The task | Look in the material below for the line with "bead_outer = lid_overhang" and the line with "in imported if", then set down exactly those two lines and all lines between, nothing more.

▬▬▬

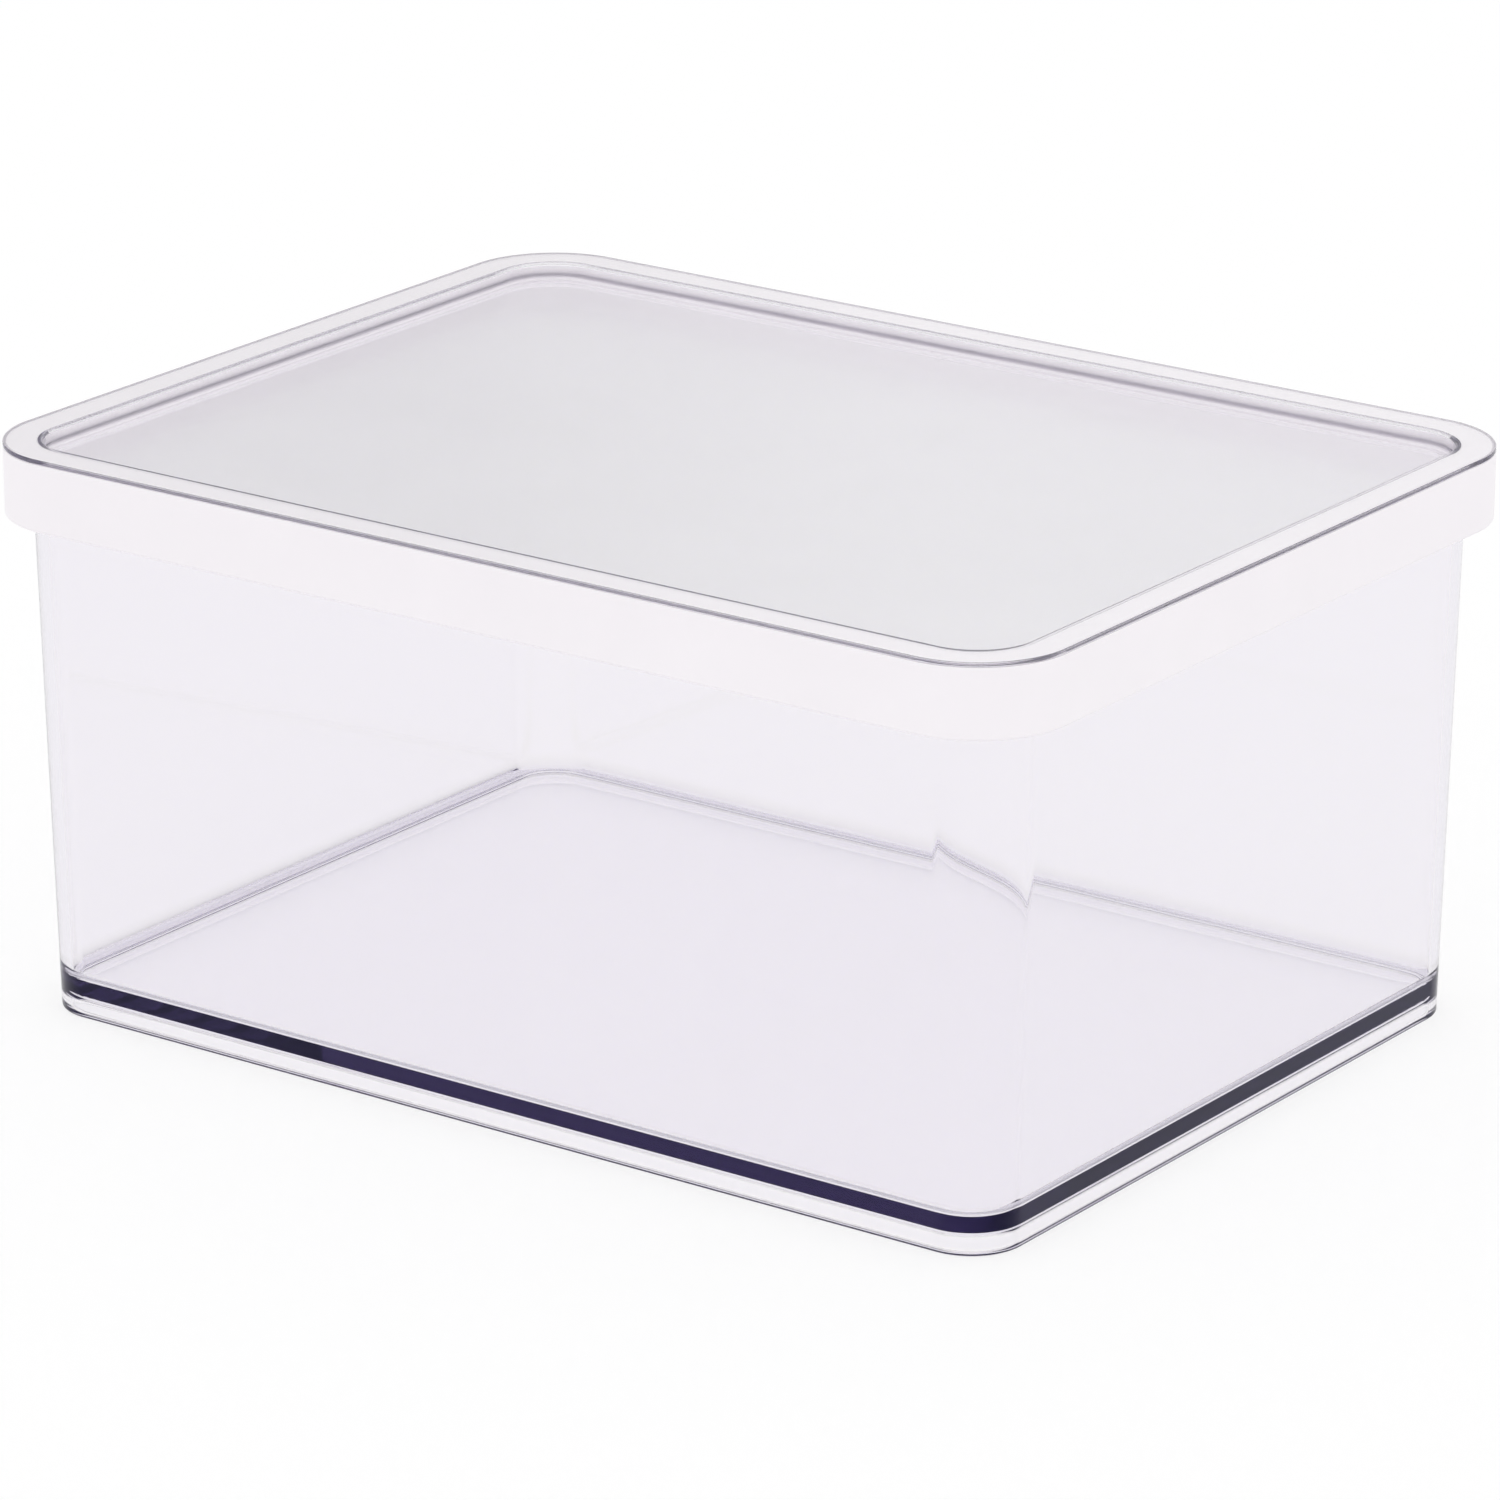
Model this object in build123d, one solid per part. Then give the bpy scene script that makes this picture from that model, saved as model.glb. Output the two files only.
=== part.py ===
from build123d import *
from math import radians, tan
import os

# A clear stacking box with a lid: a drafted container on a raised foot, and a lid made of a
# white frame, a clear top panel let into it and a seal. Millimetres, +Z up. The origin is on
# the ground at the middle of the foot. The long sides run along X.

# Overall sizes, taken over the lid, which is the widest piece
length = 200.0
width = 150.0
height = 96.0
corner_radius = 16.0

# Container
lid_overhang = 4.5
wall_thickness = 2.0
wall_draft_degrees = 1.4
floor_thickness = 2.3
foot_height = 3.1
floor_fillet = 1.5
pocket_fillet = 0.9
foot_outer_fillet = 0.8
foot_inner_fillet = 0.5
mouth_fillet = 0.6

# Lid panel
panel_thickness = 1.6
rim_thickness = 0.8
riser_thickness = 0.9
recess_depth = 2.3
recess_top_fillet = 0.6
recess_floor_fillet = 0.6
panel_edge_fillet = 0.2
panel_corner_fillet = 1.4

# Lid frame
skirt_height = 12.2
skirt_thickness = 2.4
skirt_tip_thickness = 2.0
skirt_tip_fillet = 0.6
web_thickness = 1.1
plug_thickness = 1.6
plug_depth = 3.2
plug_fillet = 0.5

# Seal
seal_strip_thickness = 0.6
seal_bead_height = 0.4
seal_bead_width = 1.4
seal_bead_fillet = 0.15

# Clearances between mating pieces, on each side
stack_clearance = 0.25
plug_clearance = 0.4
panel_clearance = 0.15
seal_clearance = 0.2

# Levels, from the top of the lid down to the floor of the container
rim_underside = height - rim_thickness
recess_floor = height - recess_depth
skirt_bottom = height - skirt_height
panel_underside = recess_floor - panel_thickness
seal_top = panel_underside - web_thickness
seal_strip_bottom = seal_top - seal_strip_thickness
mouth_level = seal_strip_bottom - seal_bead_height
plug_bottom = mouth_level - plug_depth
floor_level = foot_height + floor_thickness

# Insets, measured inwards from the lid's outer outline
draft = tan(radians(wall_draft_degrees))
foot_inset = lid_overhang + mouth_level * draft
cavity_inset = foot_inset - floor_level * draft + wall_thickness
pocket_inset = foot_inset + wall_thickness
recess_inset = foot_inset - stack_clearance
recess_floor_inset = recess_inset + recess_depth * draft
riser_inset = recess_inset - riser_thickness
plug_outer_inset = lid_overhang + wall_thickness + plug_depth * draft + plug_clearance
plug_inner_inset = plug_outer_inset + plug_thickness


def rounded_face(inset, level):
    """Flat face of the lid's outline moved inwards, at a level above the ground."""
    outline = RectangleRounded(length - 2 * inset, width - 2 * inset, corner_radius - inset)
    return Pos(0, 0, level) * outline


def lowest_face(solid):
    return solid.faces().sort_by(Axis.Z)[0]


def highest_face(solid):
    return solid.faces().sort_by(Axis.Z)[-1]


def drafted_block(inset, bottom, top, lower_fillet):
    """Block that widens upwards by the walls' draft, with a rounded lower edge."""
    block = extrude(rounded_face(inset, bottom), top - bottom, taper=-wall_draft_degrees)
    return fillet(lowest_face(block).edges(), lower_fillet)


def outline_path():
    """The lid's outer outline at ground level, starting at the middle of its +X side."""
    half_length = length / 2
    half_width = width / 2
    arc_x = half_length - corner_radius
    arc_y = half_width - corner_radius
    return Wire([
        Line((half_length, 0), (half_length, arc_y)),
        CenterArc((arc_x, arc_y), corner_radius, 0, 90),
        Line((arc_x, half_width), (-arc_x, half_width)),
        CenterArc((-arc_x, arc_y), corner_radius, 90, 90),
        Line((-half_length, arc_y), (-half_length, -arc_y)),
        CenterArc((-arc_x, -arc_y), corner_radius, 180, 90),
        Line((-arc_x, -half_width), (arc_x, -half_width)),
        CenterArc((arc_x, -arc_y), corner_radius, 270, 90),
        Line((half_length, -arc_y), (half_length, 0)),
    ])


def swept_ring(section_points):
    """Ring with one section all round. A section point is (inset, level, corner rounding)."""
    corners = [Vector(length / 2 - inset, 0, level) for inset, level, _ in section_points]
    section = Face(Wire.make_polygon(corners, close=True))
    for corner, (_, _, rounding) in zip(corners, section_points):
        if rounding:
            vertex = section.vertices().sort_by_distance(corner)[0]
            section = section.fillet_2d(rounding, [vertex])
    return sweep(section, path=outline_path())


def make_box_body():
    """Container: one shell with drafted walls and a floor slab held up by a hollow foot."""
    shell = drafted_block(foot_inset, 0, mouth_level, foot_outer_fillet)
    shell -= drafted_block(cavity_inset, floor_level, mouth_level, floor_fillet)
    pocket = extrude(rounded_face(pocket_inset, 0), foot_height)
    shell -= fillet(highest_face(pocket).edges(), pocket_fillet)
    shell = fillet(highest_face(shell).edges(), mouth_fillet)
    foot_inner_edges = lowest_face(shell).inner_wires()[0].edges()
    return fillet(foot_inner_edges, foot_inner_fillet)


def make_lid_frame():
    """White frame: the skirt, a shoulder under the panel's rim, and a plug for the mouth."""
    shoulder_inner = riser_inset - panel_clearance
    return swept_ring([
        (0, skirt_bottom, skirt_tip_fillet),
        (0, rim_underside, 0),
        (shoulder_inner, rim_underside, 0),
        (shoulder_inner, panel_underside, panel_corner_fillet),
        (plug_inner_inset, panel_underside, 0),
        (plug_inner_inset, plug_bottom, plug_fillet),
        (plug_outer_inset, plug_bottom, plug_fillet),
        (plug_outer_inset, seal_top, 0),
        (skirt_thickness, seal_top, 0),
        (skirt_tip_thickness, skirt_bottom, skirt_tip_fillet),
    ])


def make_lid_panel():
    """Clear panel: a thin rim flush with the skirt, a riser, and a sunk floor for a foot."""
    plate_inset = recess_floor_inset + recess_floor_fillet
    rim = swept_ring([
        (0, height, panel_edge_fillet),
        (0, rim_underside, 0),
        (riser_inset, rim_underside, 0),
        (riser_inset, panel_underside, panel_corner_fillet),
        (plate_inset, panel_underside, 0),
        (plate_inset, recess_floor, 0),
        (recess_floor_inset, recess_floor, recess_floor_fillet),
        (recess_inset, height, recess_top_fillet),
    ])
    plate = extrude(rounded_face(plate_inset, panel_underside), panel_thickness)
    return (rim + plate).clean()


def make_lid_seal():
    """Soft seal: a strip held in the frame's channel, with a bead that meets the mouth."""
    strip_outer = skirt_thickness + seal_clearance
    strip_inner = plug_outer_inset - seal_clearance
    bead_outer = lid_overhang + (wall_thickness - seal_bead_width) / 2
    bead_inner = bead_outer + seal_bead_width
    return swept_ring([
        (strip_outer, seal_top, 0),
        (strip_outer, seal_strip_bottom, 0),
        (bead_outer, seal_strip_bottom, 0),
        (bead_outer, mouth_level, seal_bead_fillet),
        (bead_inner, mouth_level, seal_bead_fillet),
        (bead_inner, seal_strip_bottom, 0),
        (strip_inner, seal_strip_bottom, 0),
        (strip_inner, seal_top, 0),
    ])


makers = {
    "box_body": make_box_body,
    "lid_frame": make_lid_frame,
    "lid_panel": make_lid_panel,
    "lid_seal": make_lid_seal,
}

os.makedirs("parts", exist_ok=True)
for name, maker in makers.items():
    shape = maker()
    export_step(shape, "parts/" + name + ".step")
    print(name, "volume", round(shape.volume, 1), "valid", shape.is_valid)
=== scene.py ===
import math

import bpy
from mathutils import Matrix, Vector


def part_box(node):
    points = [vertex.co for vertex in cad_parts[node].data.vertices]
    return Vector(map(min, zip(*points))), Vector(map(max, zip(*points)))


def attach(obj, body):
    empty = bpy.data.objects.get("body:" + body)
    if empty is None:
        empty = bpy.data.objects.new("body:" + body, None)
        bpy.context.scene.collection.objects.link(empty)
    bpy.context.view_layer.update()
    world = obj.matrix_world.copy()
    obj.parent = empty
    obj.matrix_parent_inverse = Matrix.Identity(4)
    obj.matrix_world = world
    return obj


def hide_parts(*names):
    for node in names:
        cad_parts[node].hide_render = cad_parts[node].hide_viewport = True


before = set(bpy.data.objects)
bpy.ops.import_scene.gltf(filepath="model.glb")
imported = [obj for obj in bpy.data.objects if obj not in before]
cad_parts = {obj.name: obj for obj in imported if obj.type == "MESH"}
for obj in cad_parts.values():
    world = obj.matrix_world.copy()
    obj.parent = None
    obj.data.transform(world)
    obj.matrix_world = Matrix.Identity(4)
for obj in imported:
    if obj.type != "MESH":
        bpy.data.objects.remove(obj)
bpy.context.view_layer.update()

# A clear storage box with a lid: a clear container, and a lid made of a white frame, a clear
# sunk panel and a soft seal. Every piece is one moulded section carried round a rounded
# rectangle, so one geometry tree makes all four. Sizes are millimetres, and the overall
# sizes come from the pieces in model.glb.

MM = 0.001

# Overall sizes, from the pieces in model.glb
panel_low, panel_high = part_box("lid_panel")
length = (panel_high.x - panel_low.x) / MM
width = (panel_high.y - panel_low.y) / MM
height = panel_high.z / MM
mouth_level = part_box("box_body")[1].z / MM
skirt_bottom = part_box("lid_frame")[0].z / MM
panel_underside = panel_low.z / MM

# Rounding of the lid's outline
corner_radius = 16.0

# Container. The roundings at the floor, the hollow and the foot draw the grey lines along
# them, and are set for those lines. The solid has 1.5, 0.9, 0.8 and 0.5 there.
lid_overhang = (panel_high.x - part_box("box_body")[1].x) / MM
wall_thickness = 2.0
wall_draft_degrees = 1.4
floor_thickness = 2.3
foot_height = 3.1
floor_fillet = 2.4
pocket_fillet = 1.5
foot_outer_fillet = 0.4
foot_inner_fillet = 1.5
mouth_fillet = 0.6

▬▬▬

Written response |
    bead_outer = lid_overhang + (wall_thickness - seal_bead_width) / 2
    bead_inner = bead_outer + seal_bead_width
    return swept_ring([
        (strip_outer, seal_top, 0),
        (strip_outer, seal_strip_bottom, 0),
        (bead_outer, seal_strip_bottom, 0),
        (bead_outer, mouth_level, seal_bead_fillet),
        (bead_inner, mouth_level, seal_bead_fillet),
        (bead_inner, seal_strip_bottom, 0),
        (strip_inner, seal_strip_bottom, 0),
        (strip_inner, seal_top, 0),
    ])


makers = {
    "box_body": make_box_body,
    "lid_frame": make_lid_frame,
    "lid_panel": make_lid_panel,
    "lid_seal": make_lid_seal,
}

os.makedirs("parts", exist_ok=True)
for name, maker in makers.items():
    shape = maker()
    export_step(shape, "parts/" + name + ".step")
    print(name, "volume", round(shape.volume, 1), "valid", shape.is_valid)
=== scene.py ===
import math

import bpy
from mathutils import Matrix, Vector


def part_box(node):
    points = [vertex.co for vertex in cad_parts[node].data.vertices]
    return Vector(map(min, zip(*points))), Vector(map(max, zip(*points)))


def attach(obj, body):
    empty = bpy.data.objects.get("body:" + body)
    if empty is None:
        empty = bpy.data.objects.new("body:" + body, None)
        bpy.context.scene.collection.objects.link(empty)
    bpy.context.view_layer.update()
    world = obj.matrix_world.copy()
    obj.parent = empty
    obj.matrix_parent_inverse = Matrix.Identity(4)
    obj.matrix_world = world
    return obj


def hide_parts(*names):
    for node in names:
        cad_parts[node].hide_render = cad_parts[node].hide_viewport = True


before = set(bpy.data.objects)
bpy.ops.import_scene.gltf(filepath="model.glb")
imported = [obj for obj in bpy.data.objects if obj not in before]
cad_parts = {obj.name: obj for obj in imported if obj.type == "MESH"}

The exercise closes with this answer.